Dennis Nahat's "Ontogeny." Photo: Kathryn Rummel |
The dancers of Charles Anderson's Company C have an appealing, gutsy way about them, and whether the choreography is lightweight or more serious-minded, the dancing onstage was audacious during the opening of the company's spring program on Thursday at San Francisco's Z Space.
There was plenty of opportunity to show off nervy attack in Dennis Nahat's "Ontogeny," made for the Royal Swedish Ballet in 1970. A constantly shifting and evolving biology unfolds in four movements, set to the frenetic music of Karel Husa. The nine dancers look responsive and alert as they fly through the air in startling lifts and twine limbs into pretzels evoking primordial organisms that meld and test each other in duets and small knotty trios.
Jacqueline McConnell, supported and manipulated by Bobby Briscoe, Connolly Strombeck and Calvin Thomas Jr., was attractively brash, if less refined in the opening movements. Later sections led by Tian Tan, with Edilsa Armendariz, Chantelle Pianetta, Daniella Zlatarev and David Van Ligon, were more subdued and sculptural.
A scientific flavor tinged the evening, which opened with Carl Flink and John Bohannon's "A Modest Proposal." If this amusing novelty piece - with narrator Ryan Drummond in headset microphone delivering an engaging monologue as the dancers organized themselves illustratively behind him - felt like a TED talk, probably because that's exactly how Drummond conceived it in 2011.

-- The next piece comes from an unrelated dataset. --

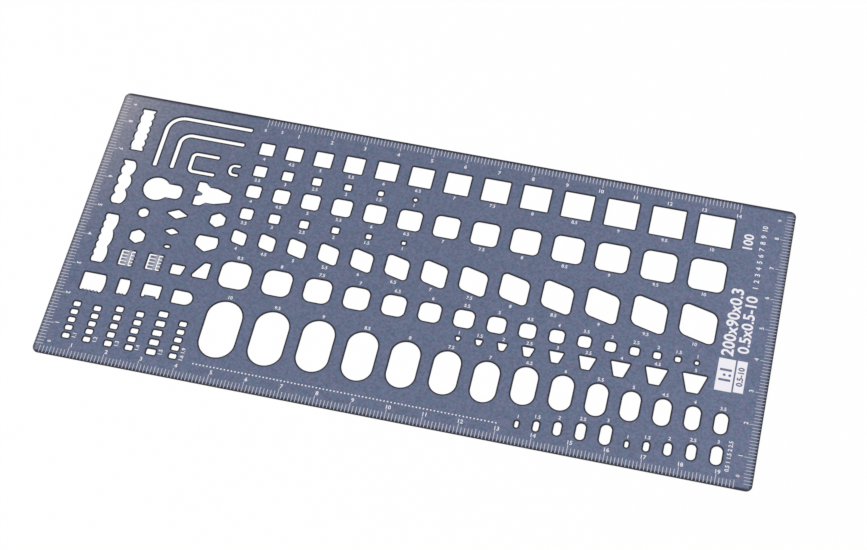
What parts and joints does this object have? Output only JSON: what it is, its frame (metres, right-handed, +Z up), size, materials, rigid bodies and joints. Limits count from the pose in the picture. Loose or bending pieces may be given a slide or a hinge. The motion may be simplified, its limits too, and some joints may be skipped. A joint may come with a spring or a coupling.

The affable Bohannon's modest proposal asks why not replace the ubiquitous PowerPoint presentation with dancers demonstrating complex scientific concepts - an idea he's promoted with a Dance Your Ph.D. competition.
"A Modest Proposal" is certainly entertaining, but one can't help noticing a few things. First, despite the elegant visual representation, did anyone actually learn and retain what he said about lasers and the production of slow light or the biology of proteins in moving cell walls? Second, rather than feeling like equal conversant partners to a scientist, here the dancers look like voiceless equipment. They form artistic photons or collapsing proteins, convenient "furniture" for Drummond to sit on or amusing transport drones to move him from place to place during his monologue. But where is the part where science learns from dance? Let's take this intriguing idea and push it further.

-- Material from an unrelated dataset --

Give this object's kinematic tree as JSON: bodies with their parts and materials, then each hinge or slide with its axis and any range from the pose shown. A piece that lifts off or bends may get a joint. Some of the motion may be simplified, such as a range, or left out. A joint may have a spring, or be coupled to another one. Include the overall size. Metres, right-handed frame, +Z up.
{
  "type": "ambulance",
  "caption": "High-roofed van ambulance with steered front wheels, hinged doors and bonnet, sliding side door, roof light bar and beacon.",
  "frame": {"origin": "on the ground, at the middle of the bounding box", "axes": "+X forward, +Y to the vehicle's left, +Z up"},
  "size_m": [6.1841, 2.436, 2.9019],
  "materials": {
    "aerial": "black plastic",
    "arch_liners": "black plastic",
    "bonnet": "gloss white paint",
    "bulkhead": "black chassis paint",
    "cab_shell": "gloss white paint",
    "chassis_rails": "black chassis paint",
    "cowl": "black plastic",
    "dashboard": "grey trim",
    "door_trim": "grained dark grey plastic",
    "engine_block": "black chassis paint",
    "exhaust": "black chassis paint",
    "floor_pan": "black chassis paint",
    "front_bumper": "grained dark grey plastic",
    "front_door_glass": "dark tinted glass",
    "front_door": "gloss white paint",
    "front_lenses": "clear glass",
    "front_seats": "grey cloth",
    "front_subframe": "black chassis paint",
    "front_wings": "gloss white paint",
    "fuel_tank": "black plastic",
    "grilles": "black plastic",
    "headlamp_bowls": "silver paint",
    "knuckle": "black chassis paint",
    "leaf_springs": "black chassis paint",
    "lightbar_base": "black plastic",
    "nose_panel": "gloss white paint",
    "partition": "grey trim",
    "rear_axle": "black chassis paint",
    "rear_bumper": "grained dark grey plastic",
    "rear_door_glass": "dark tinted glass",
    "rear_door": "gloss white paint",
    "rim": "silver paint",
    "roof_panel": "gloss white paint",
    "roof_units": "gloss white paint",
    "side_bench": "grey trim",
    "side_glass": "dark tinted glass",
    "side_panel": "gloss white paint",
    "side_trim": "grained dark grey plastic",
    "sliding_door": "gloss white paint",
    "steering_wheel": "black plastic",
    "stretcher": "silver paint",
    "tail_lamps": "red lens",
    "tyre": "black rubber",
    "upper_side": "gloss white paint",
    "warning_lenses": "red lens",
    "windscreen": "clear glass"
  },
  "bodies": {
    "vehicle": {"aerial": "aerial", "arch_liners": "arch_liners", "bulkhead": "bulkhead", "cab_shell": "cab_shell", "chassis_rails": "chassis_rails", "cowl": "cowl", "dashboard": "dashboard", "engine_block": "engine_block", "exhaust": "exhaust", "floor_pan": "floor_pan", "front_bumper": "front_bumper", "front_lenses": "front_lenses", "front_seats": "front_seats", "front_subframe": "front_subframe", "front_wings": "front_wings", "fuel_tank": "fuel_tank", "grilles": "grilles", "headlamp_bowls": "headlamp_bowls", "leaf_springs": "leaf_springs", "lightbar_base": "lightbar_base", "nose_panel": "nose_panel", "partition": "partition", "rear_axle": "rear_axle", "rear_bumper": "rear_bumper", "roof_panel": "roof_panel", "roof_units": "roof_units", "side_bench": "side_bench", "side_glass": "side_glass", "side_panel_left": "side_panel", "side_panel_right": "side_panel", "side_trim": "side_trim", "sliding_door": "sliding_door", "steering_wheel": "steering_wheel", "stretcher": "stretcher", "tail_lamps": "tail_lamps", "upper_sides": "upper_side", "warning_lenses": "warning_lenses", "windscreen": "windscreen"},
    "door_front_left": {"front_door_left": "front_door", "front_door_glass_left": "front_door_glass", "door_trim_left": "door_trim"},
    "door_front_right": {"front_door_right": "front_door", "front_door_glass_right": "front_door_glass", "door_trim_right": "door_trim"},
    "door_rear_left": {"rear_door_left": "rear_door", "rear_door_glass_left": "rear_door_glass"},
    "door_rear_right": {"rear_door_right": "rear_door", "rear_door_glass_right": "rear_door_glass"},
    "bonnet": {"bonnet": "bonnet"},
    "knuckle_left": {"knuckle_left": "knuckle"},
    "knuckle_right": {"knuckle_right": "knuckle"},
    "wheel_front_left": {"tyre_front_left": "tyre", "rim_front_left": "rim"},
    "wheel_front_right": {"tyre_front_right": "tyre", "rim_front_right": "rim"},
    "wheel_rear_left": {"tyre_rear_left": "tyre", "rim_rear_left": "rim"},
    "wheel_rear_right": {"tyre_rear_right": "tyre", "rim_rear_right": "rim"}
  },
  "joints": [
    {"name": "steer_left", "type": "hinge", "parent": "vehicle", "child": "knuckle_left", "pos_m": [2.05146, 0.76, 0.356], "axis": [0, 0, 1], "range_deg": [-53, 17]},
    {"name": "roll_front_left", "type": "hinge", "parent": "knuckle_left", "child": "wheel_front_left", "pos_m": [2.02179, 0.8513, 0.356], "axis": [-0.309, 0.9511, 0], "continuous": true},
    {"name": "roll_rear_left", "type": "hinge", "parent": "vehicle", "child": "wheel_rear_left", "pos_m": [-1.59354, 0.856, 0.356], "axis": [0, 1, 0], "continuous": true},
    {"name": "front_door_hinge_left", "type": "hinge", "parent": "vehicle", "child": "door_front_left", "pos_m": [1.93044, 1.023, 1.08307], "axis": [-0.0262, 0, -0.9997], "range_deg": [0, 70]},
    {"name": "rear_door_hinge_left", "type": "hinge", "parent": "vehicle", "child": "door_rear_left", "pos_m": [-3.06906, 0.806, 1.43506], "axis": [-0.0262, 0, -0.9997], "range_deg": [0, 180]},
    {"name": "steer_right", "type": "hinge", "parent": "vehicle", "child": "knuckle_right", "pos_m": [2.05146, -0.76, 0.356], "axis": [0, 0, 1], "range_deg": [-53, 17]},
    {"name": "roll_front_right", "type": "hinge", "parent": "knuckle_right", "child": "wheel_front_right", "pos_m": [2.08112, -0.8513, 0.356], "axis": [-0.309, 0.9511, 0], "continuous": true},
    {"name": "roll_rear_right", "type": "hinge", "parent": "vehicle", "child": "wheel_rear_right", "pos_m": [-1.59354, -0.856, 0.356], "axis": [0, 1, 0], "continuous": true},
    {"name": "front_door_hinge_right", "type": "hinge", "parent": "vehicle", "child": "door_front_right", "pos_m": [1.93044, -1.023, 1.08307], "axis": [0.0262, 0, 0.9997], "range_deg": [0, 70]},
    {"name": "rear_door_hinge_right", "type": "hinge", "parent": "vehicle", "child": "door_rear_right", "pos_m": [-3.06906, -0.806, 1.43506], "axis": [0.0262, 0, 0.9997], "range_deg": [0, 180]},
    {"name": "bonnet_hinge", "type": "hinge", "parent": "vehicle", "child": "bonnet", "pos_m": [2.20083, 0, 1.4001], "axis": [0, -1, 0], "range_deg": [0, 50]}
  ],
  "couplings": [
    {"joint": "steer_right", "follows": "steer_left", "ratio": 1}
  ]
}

The other premiere of the program was Van Ligon's "Natoma," set to music by Zoe Keating. There are some inventive ideas in this more formally ballet work, led by Strombeck and Armendariz, although the connective tissue between such moments was less compelling, and crisper and more distinct execution would have helped focus matters.
Then too, choreographic intention was sometimes indistinguishable from happy accident. A trio of women each placed a foot delicately in front of the other on pointe and rock back and forth gently - but was the rocking purposeful, or only the quivering result of a loss of balance?
Also on the program was director Anderson's hyperbolic "Bolero," as well as his duet "For Your Eyes Only" - a last-minute addition to the program, which he says was created for a performance for the hearing impaired. Danced in silence, the duet for Pianetta and Briscoe had greater focus and impact than did the exaggerated "Bolero."